A vocabulary resource model.

class resources.vocab.sppasVocabulary(filename=None, nodump=False, case_sensitive=False)[source]

Bases: object

Class to represent a list of words.

__init__(filename=None, nodump=False, case_sensitive=False)[source]

Create a sppasVocabulary instance.

Parameters
  • filename – (str) Name of the file with the list of words.

  • nodump – (bool) Allows to disable the creation of a dump file.

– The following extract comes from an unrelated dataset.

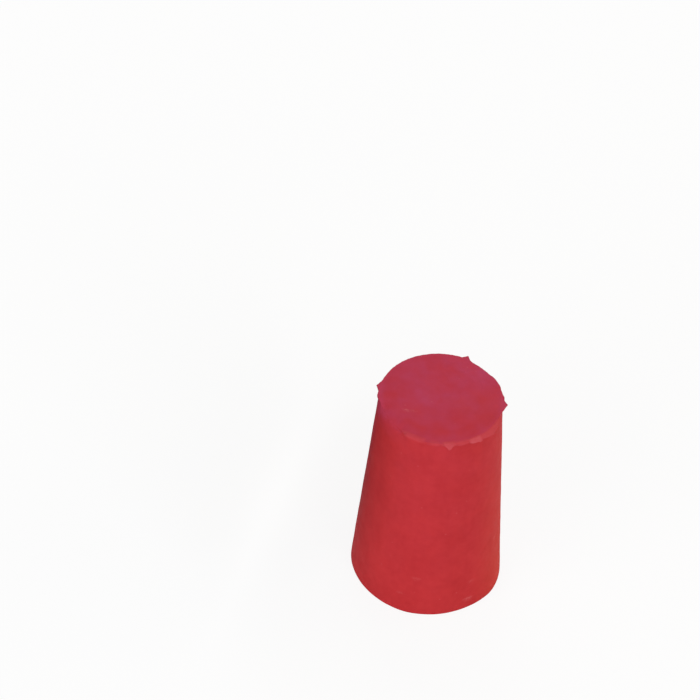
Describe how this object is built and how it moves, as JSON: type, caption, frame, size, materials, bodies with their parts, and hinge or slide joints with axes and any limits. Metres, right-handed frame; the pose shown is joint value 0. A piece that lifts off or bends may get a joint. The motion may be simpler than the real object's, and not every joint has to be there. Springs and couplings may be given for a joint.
{
  "type": "rubber stopper",
  "caption": "Solid tapered rubber stopper for a laboratory tube or bottle neck, standing on its wide face, with torn moulding flash around its narrow rim.",
  "frame": {"origin": "centre of the wide end face, on the surface that the stopper stands on", "axes": "+Z along the stopper's axis from the wide end to the narrow end; +Y away from the side with the hanging flaps of flash"},
  "size_m": [0.016, 0.016, 0.025],
  "materials": {
    "red_rubber": "matt moulded red rubber, faintly mottled, paler on the torn flash"
  },
  "bodies": {
    "root": {"stopper": "red_rubber"}
  },
  "joints": []
}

  • case_sensitive – (bool) the list of word is case-sensitive or not

add(entry)[source]

Add an entry into the list except if the entry is already inside.

Parameters

entry – (str) The entry to add in the word list

Returns

(bool)

clear()[source]

Remove all entries of the vocabulary.

copy()[source]

Make a deep copy of the instance.

Returns

sppasVocabulary

get_filename()[source]

Return the name of the file from which the vocab comes from.

get_list()[source]

Return the list of entries, sorted in alpha-numeric order.

is_in(entry)[source]

Return True if entry is in the list.

Parameters

entry – (str)

is_unk(entry)[source]

Return True if entry is unknown (not in the list).

Parameters

entry – (str)

load_from_ascii(filename)[source]

Read words from a file: one per line.

Parameters

filename – (str)

save(filename)[source]

Save the list of words in a file.

:param filename (str) :returns: (bool)

resources.wordstrain module

filename

sppas.src.resources.wordstrain.py

author

Brigitte Bigi

contact

develop@sppas.org

summary

A very simplified but multilingual lemmatizer.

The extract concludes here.